** Instructions for the task **
Copy out every record precisely.

** Supplied data **
◆ ◆ ◆ ◆
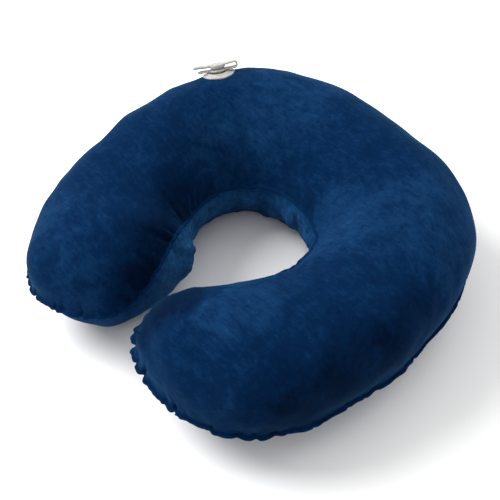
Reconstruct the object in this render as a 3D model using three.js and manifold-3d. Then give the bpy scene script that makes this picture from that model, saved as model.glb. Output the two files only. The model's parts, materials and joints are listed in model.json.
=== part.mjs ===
// Inflatable travel neck pillow, U shaped: two flocked sheets welded along one closed outline, blown up
// into a fat curved tube, with a push-in mouth valve on the outer side of the left arm.
// Millimetres. +Z up, the arms open towards -Y, and the pillow lies on z = 0 about x = 0.
import * as THREE from "three";
import { mergeVertices } from "three/addons/utils/BufferGeometryUtils.js";
import Module from "manifold-3d";

const wasm = await Module();
wasm.setup();

// ---- driving dimensions: the tube ----
// Each of these varies round the ring with the angle a, which is 0 at the back and grows towards the right
// (+X) arm. even holds the mean and the terms in cos(a), cos(2a), ..., and odd the terms in sin(a), sin(2a),
// ..., which make the arms differ. right and left are added near the end of that arm only. A soft pillow
// never lies quite evenly: the left arm is the fuller one at its end.
const CENTRELINE_RADIUS = { even: [121.6, -0.2, 1, -2.8, -4], odd: [2, -5.4], right: -8, left: -1.3 };
const HALF_WIDTH = { even: [61.1, 0.2, 1.2, 0, -4], odd: [3.9], right: -5.6, left: 4.7 };
const HALF_HEIGHT = { even: [58.6, 1.7, 2], odd: [-3.8], right: 3.6, left: -5.7 };
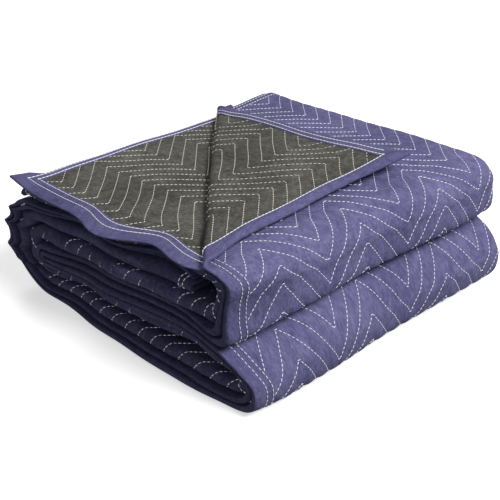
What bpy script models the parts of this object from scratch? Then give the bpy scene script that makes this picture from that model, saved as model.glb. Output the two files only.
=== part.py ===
"""Moving blanket: one quilted cloth with a bound edge, folded to a strip of four layers and laid
flat on itself in five runs, so that it stands in two tiers. Its free top corner is turned back.

The cloth is set out flat, in the lengths LENGTH and WIDTH, and every piece is bent from there with
the same folds. A place on the cloth is (u, v, h): u runs along the strip, v across it, and h is the
height over the cloth's middle, positive on the blue face.
"""

import math

import bmesh
import bpy
from mathutils import Vector

# The folded stack, first as if every layer lay flat on the next.
PITCH = 0.0092              # from one layer to the next
THICKNESS = 0.0073          # the quilted cloth
LOWER_TOP = 10              # the top of the lower tier, in pitches
UPPER_TOP = 22              # and of the upper one
HOLLOW_FROM = 4             # the gap inside the lower tier, in pitches
HOLLOW_TO = 6
HEIGHT = 0.1840             # of the whole, once it has settled

# Across the strip, along Y: two folds of the cloth make four layers.
HEM_Y = -0.2322             # the open edges
FOLD_Y = -0.2215            # the centre of the fold between the two inner layers
TURN_Y = 0.2263             # the centre of both turns on the far side

# Along the strip, along X and Z: five runs with four turns between them.
TOP_END_X = -0.2177         # the strip's free end, on top
UPPER_TURN_X = 0.1487       # the rounded side of the upper tier
LOWER_TURN_X = 0.1663       # the rounded side of the lower tier
BACK_TURN_X = -0.1754       # the turns at the other side
TUCKED_END_X = 0.1162       # the strip's other end, tucked into the upper tier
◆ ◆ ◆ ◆
** Final result **
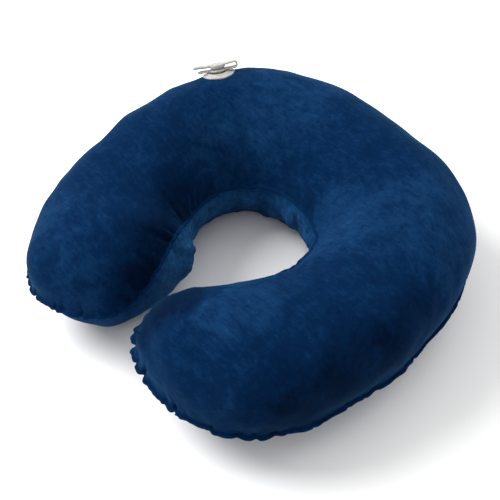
Reconstruct the object in this render as a 3D model using three.js and manifold-3d. Then give the bpy scene script that makes this picture from that model, saved as model.glb. Output the two files only. The model's parts, materials and joints are listed in model.json.
=== part.mjs ===
// Inflatable travel neck pillow, U shaped: two flocked sheets welded along one closed outline, blown up
// into a fat curved tube, with a push-in mouth valve on the outer side of the left arm.
// Millimetres. +Z up, the arms open towards -Y, and the pillow lies on z = 0 about x = 0.
import * as THREE from "three";
import { mergeVertices } from "three/addons/utils/BufferGeometryUtils.js";
import Module from "manifold-3d";

const wasm = await Module();
wasm.setup();

// ---- driving dimensions: the tube ----
// Each of these varies round the ring with the angle a, which is 0 at the back and grows towards the right
// (+X) arm. even holds the mean and the terms in cos(a), cos(2a), ..., and odd the terms in sin(a), sin(2a),
// ..., which make the arms differ. right and left are added near the end of that arm only. A soft pillow
// never lies quite evenly: the left arm is the fuller one at its end.
const CENTRELINE_RADIUS = { even: [121.6, -0.2, 1, -2.8, -4], odd: [2, -5.4], right: -8, left: -1.3 };
const HALF_WIDTH = { even: [61.1, 0.2, 1.2, 0, -4], odd: [3.9], right: -5.6, left: 4.7 };
const HALF_HEIGHT = { even: [58.6, 1.7, 2], odd: [-3.8], right: 3.6, left: -5.7 };
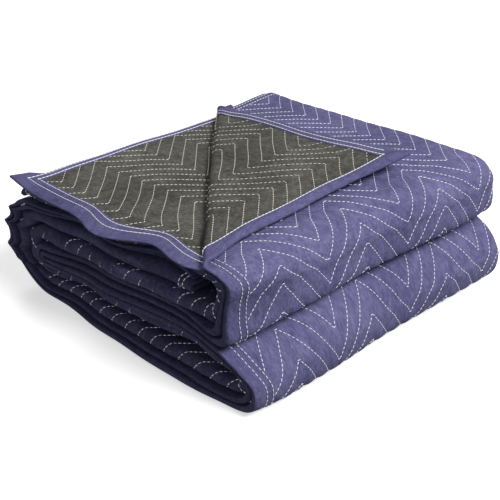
What bpy script models the parts of this object from scratch? Then give the bpy scene script that makes this picture from that model, saved as model.glb. Output the two files only.
=== part.py ===
"""Moving blanket: one quilted cloth with a bound edge, folded to a strip of four layers and laid
flat on itself in five runs, so that it stands in two tiers. Its free top corner is turned back.

The cloth is set out flat, in the lengths LENGTH and WIDTH, and every piece is bent from there with
the same folds. A place on the cloth is (u, v, h): u runs along the strip, v across it, and h is the
height over the cloth's middle, positive on the blue face.
"""

import math

import bmesh
import bpy
from mathutils import Vector

# The folded stack, first as if every layer lay flat on the next.
PITCH = 0.0092              # from one layer to the next
THICKNESS = 0.0073          # the quilted cloth
LOWER_TOP = 10              # the top of the lower tier, in pitches
UPPER_TOP = 22              # and of the upper one
HOLLOW_FROM = 4             # the gap inside the lower tier, in pitches
HOLLOW_TO = 6
HEIGHT = 0.1840             # of the whole, once it has settled

# Across the strip, along Y: two folds of the cloth make four layers.
HEM_Y = -0.2322             # the open edges
FOLD_Y = -0.2215            # the centre of the fold between the two inner layers
TURN_Y = 0.2263             # the centre of both turns on the far side

# Along the strip, along X and Z: five runs with four turns between them.
TOP_END_X = -0.2177         # the strip's free end, on top
UPPER_TURN_X = 0.1487       # the rounded side of the upper tier
LOWER_TURN_X = 0.1663       # the rounded side of the lower tier
BACK_TURN_X = -0.1754       # the turns at the other side
TUCKED_END_X = 0.1162       # the strip's other end, tucked into the upper tier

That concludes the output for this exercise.